Two witnesses described the blast to Reuters.

“An explosion hit near a restaurant, targeting the Americans, and there were some forces from the Manbij Military Council with them,” one said.

The Manbij Military Council militia has controlled the town since U.S.-backed Kurdish-led forces took it from Islamic State in 2016. It is located near areas held by Russian-backed Syrian government forces and by anti-Assad fighters backed by Turkey.

One of the witnesses said there was a “heavy” presence of military aircraft over Manbij following the blast, which took place near a vegetable market.

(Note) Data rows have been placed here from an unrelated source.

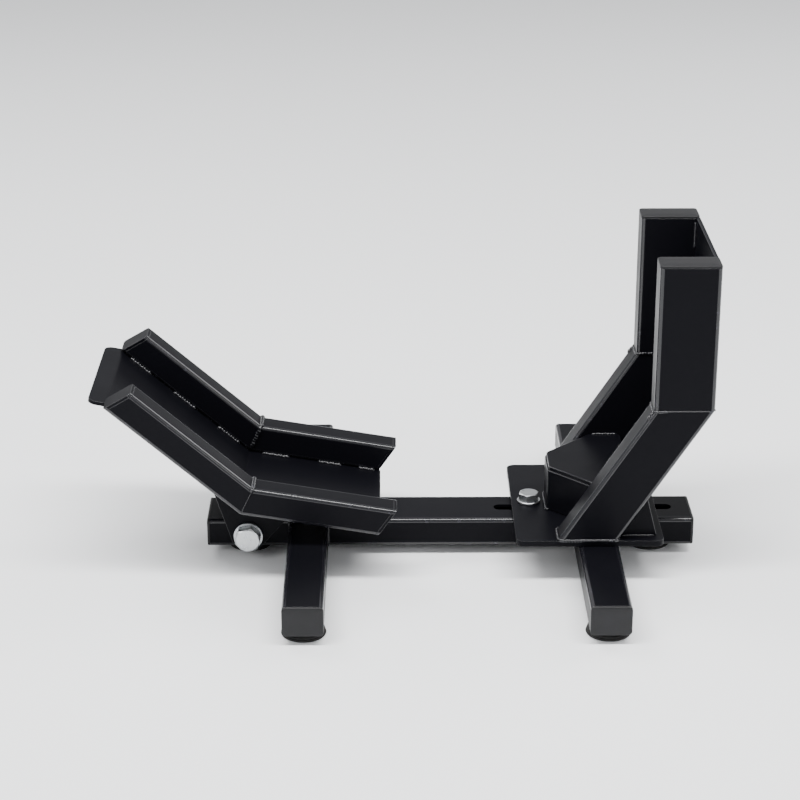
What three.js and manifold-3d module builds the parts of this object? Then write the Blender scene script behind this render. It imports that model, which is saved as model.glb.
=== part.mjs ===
// A rocker-type motorcycle front wheel stand of welded steel tube and plate.
// Millimetres, +Z up, floor at z = 0, +X the way the motorcycle faces.
// The drawing is laid out from the held wheel: x = 0 is under its axle until the last lines.
import * as THREE from "three";
import { mergeVertices } from "three/addons/utils/BufferGeometryUtils.js";
import Module from "manifold-3d";

const wasm = await Module();
wasm.setup();

// ---------------------------------------------------------------- driving dimensions

// The wheel that the stand is set for, a 120 mm wide tyre of 649 mm diameter.
const wheelRadius = 324.5;
const axleHeight = 380;

// Channel that the tyre stands in.
const channelWidth = 136;

// General gap between separate pieces, and the steel sections.
const gap = 0.3;
const tubeWidth = 30;
const tubeWall = 2.5;
const tubeCorner = 4;
const cornerSegments = 5;
const plate = 4;
const capThickness = 3;
const capPlugDepth = 8;

// Rocker: angles of its two ramps and of the entry lip, and their lengths past the tyre's contacts.
const longRampAngle = 41;
const shortRampAngle = 9.5;
const lipAngle = 11;
const longPlateRun = 80;
const shortPlateRun = 50;
const lipLength = 18;
const rampHalfWidth = 78;

// Rails: run of their upper edges, and the way that their slanting ends face in side view.
const railHeight = 30;
const longRailRun = 72;
const shortRailRun = 62;
const longEndFacing = 120;
const shortEndFacing = -35;
const endPlateThickness = 3;

// Rocker pivot and its M16 bolt.
const pivotX = -140;
const pivotZ = 25;
const pivotBolt = { radius: 8, headAcross: 24, headHeight: 10, nutHeight: 13, washer: 15 };
const lugThickness = 6;
const lugRadius = 18;
const sleeveRadius = 11;

// Base: central spine, side arms and feet.
const spine = { rear: -180, front: 316, width: 60, height: 30, wall: 3 };
const spineBottom = 10;
const arm = { width: 40, reach: 230 };
const armCentres = { rear: -78, front: 215 };
const foot = { radius: 22, topRadius: 19, chamfer: 1.5, inset: 25 };
const spineFootInset = 40;
const buffer = { rear: -42, front: -12, halfWidth: 20 };

// Upright: two vertical tubes on two leaning tubes, over a sliding foot plate.
const upright = { back: 324, depth: 60, top: 335, seam: 185, leanAngle: 57 };
const stopPlateTop = 333;
const footPlate = { rear: 132, front: 280, thickness: 6 };
const yoke = { rear: 167, shoulder: 214, front: 250, rearHalfWidth: 20, top: 94 };
const gusset = { length: 39, height: 43, thickness: 5 };

// Two M12 clamp bolts in slots of the spine, with one long nut plate inside it.
const clampBolt = { radius: 6, headAcross: 19, headHeight: 7.5, washer: 12, washerThickness: 2.5 };
const clampBoltX = { rear: 150, front: 262 };
const slideTravel = 30;
const nutPlate = { rear: 138, front: 274, halfWidth: 22, thickness: 7 };

// ---------------------------------------------------------------- derived dimensions

const channelHalf = channelWidth / 2;
const railOuter = channelHalf + tubeWidth;
const spineTop = spineBottom + spine.height;
const spineHalf = spine.width / 2;
const footPlateBottom = spineTop + gap;
const footPlateTop = footPlateBottom + footPlate.thickness;
const leanBottom = footPlateTop + gap;
const rad = THREE.MathUtils.degToRad;
const leanSlope = Math.tan(rad(upright.leanAngle));
const capTop = upright.top - capThickness;

// ---------------------------------------------------------------- geometry helpers

// Turns a closed three.js geometry into a manifold solid.
function solid(geometry) {
  const bare = geometry.clone();
  bare.deleteAttribute("normal");
  bare.deleteAttribute("uv");
  const merged = mergeVertices(bare, 1e-4);
  return new wasm.Manifold(
    new wasm.Mesh({
      numProp: 3,
      vertProperties: merged.attributes.position.array,
      triVerts: new Uint32Array(merged.index.array),
    }),
  );
}

// Turns a manifold solid back into a three.js geometry.
function geometryOf(body) {
  const mesh = body.getMesh();
  const geometry = new THREE.BufferGeometry();
  geometry.setAttribute("position", new THREE.BufferAttribute(mesh.vertProperties, 3));
  geometry.setIndex(new THREE.BufferAttribute(mesh.triVerts, 1));
  return geometry;
}

// Removes every cutter from a geometry.
function cut(geometry, ...cutters) {
  let body = solid(geometry);
  for (const cutter of cutters) body = body.subtract(solid(cutter));
  return geometryOf(body);
}

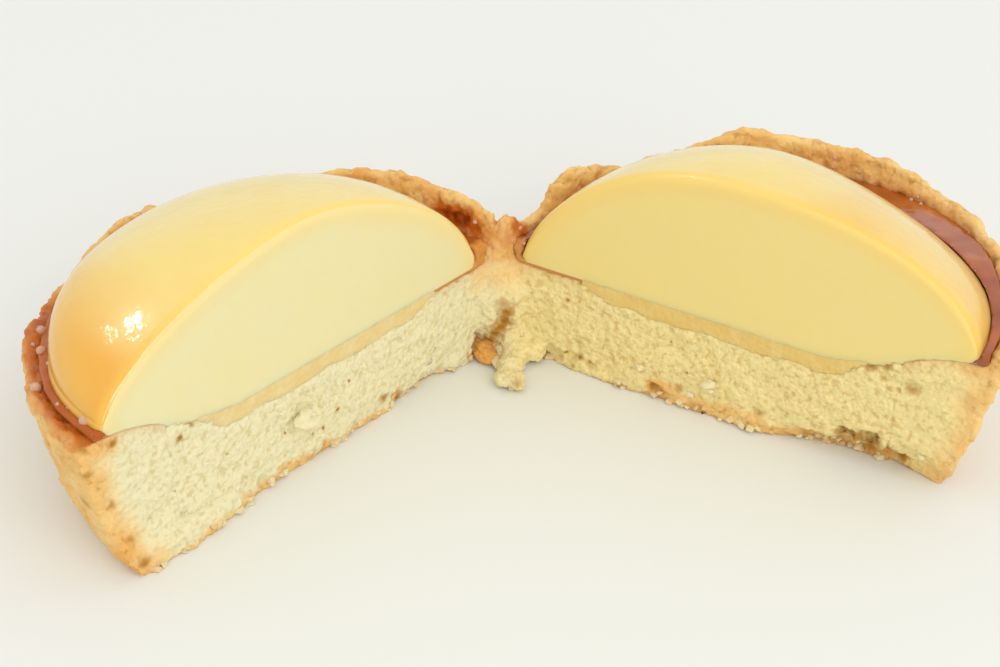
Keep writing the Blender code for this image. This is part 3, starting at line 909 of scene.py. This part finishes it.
def keep_crumb(case, zones):
    """Keeps how open the crumb is at each point, how well baked, and how far it takes the right half's
    shaded colours instead of the left half's lit ones.
    """
    crumb, bake = np.where(zones.skin, 0.0, 1.0), np.zeros(len(zones.points))
    cut, torn = np.flatnonzero(zones.cut), zones.torn
    from_skin = distances(zones.points[cut], zones.points[zones.skin][::3], 9.0 * MM)
    reach = skin_reach(zones)[cut] * (1.0 + 0.8 * wander(zones.points[cut], 2.5 * MM))
    crumb[cut] = smooth(0.15, 1.0, from_skin / reach)
    crumb[torn] = fall(15.5, 18.5, zones.points[torn, 2])
    at_ends = rise(22.0, 32.0, zones.own[cut, 0])
    bake[cut] = fall(1.0, 8.0, from_skin) * (0.25 + 0.75 * at_ends)
    near = fall(4.0, 9.0, zones.from_hinge[torn])
    bake[torn] = 0.8 * near * rise(8.0, 15.0, zones.points[torn, 2])
    keep_value(case, "crumb", crumb)
    keep_value(case, "bake", bake)
    keep_value(case, "warm", rise(-7.0, 7.0, across_hinge(zones.points)))


def soaked_crust(zones):
    """How far caramel has soaked in: beside the pools, and over the rim at the left end."""
    pools = [points_of(bpy.data.objects["caramel_glossy_" + half.name]) for half in HALVES]
    from_caramel = distances(zones.points, np.concatenate(pools)[::2], 6.0 * MM)
    soak = fall(0.3, 1.8, from_caramel) * np.where(zones.cut, 0.1, 0.2)
    flooded = zones.rim & zones.left
    patchy = np.clip(0.7 + 0.9 * wander(zones.points[flooded], 3.0 * MM), 0.2, 1.0)
    on_top = 0.3 * patchy * smooth(0.0, 0.5, zones.normals[flooded, 2])
    lip = 0.5 * fall(36.4, 37.8, np.linalg.norm(zones.own[flooded, :2], axis=1))
    at_end = rise(12.0, 24.0, zones.own[flooded, 0]) * rise(19.0, 23.5, zones.own[flooded, 2])
    soak[flooded] = np.maximum(soak[flooded], (on_top + lip) * at_end)
    return soak


def browned_foot(zones):
    """How browned the foot of each cut face is, in patches."""
    x, z = zones.own[:, 0], zones.own[:, 2]
    foot = fall(0.8, 2.6, z) * (rise(-18.0, -8.0, x) * fall(22.0, 27.0, x))
    browned = np.flatnonzero(zones.cut & (foot > 0.0))
    stain = np.zeros(len(foot))
    patches = smooth(-0.3, 0.5, wander(zones.points[browned], 1.6 * MM))
    stain[browned] = 0.4 * foot[browned] * patches
    return np.where(zones.left, 0.6, 1.0) * stain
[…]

Photographs on a local Kurdish news site, which Reuters could not verify, showed two mutilated bodies, several other bodies lying on the ground with people gathered around them, damage to a building and vehicles, and blood smears on a wall.

It was unclear whether the attack might influence Trump’s decision to give more time for the U.S. withdrawal, a conflict he has tired of and described as “sand and death”.

Now in its eighth year, Syria’s war has killed half a million people, forced more than half the country’s pre-war population from their homes and dragged in global and regional powers.

Assad now controls most of the country, but Kurdish-led forces backed by the United States hold more than a quarter of Syria and rebels have a last enclave, divided between jihadist insurgents and Turkey-backed fighters, in the northwest.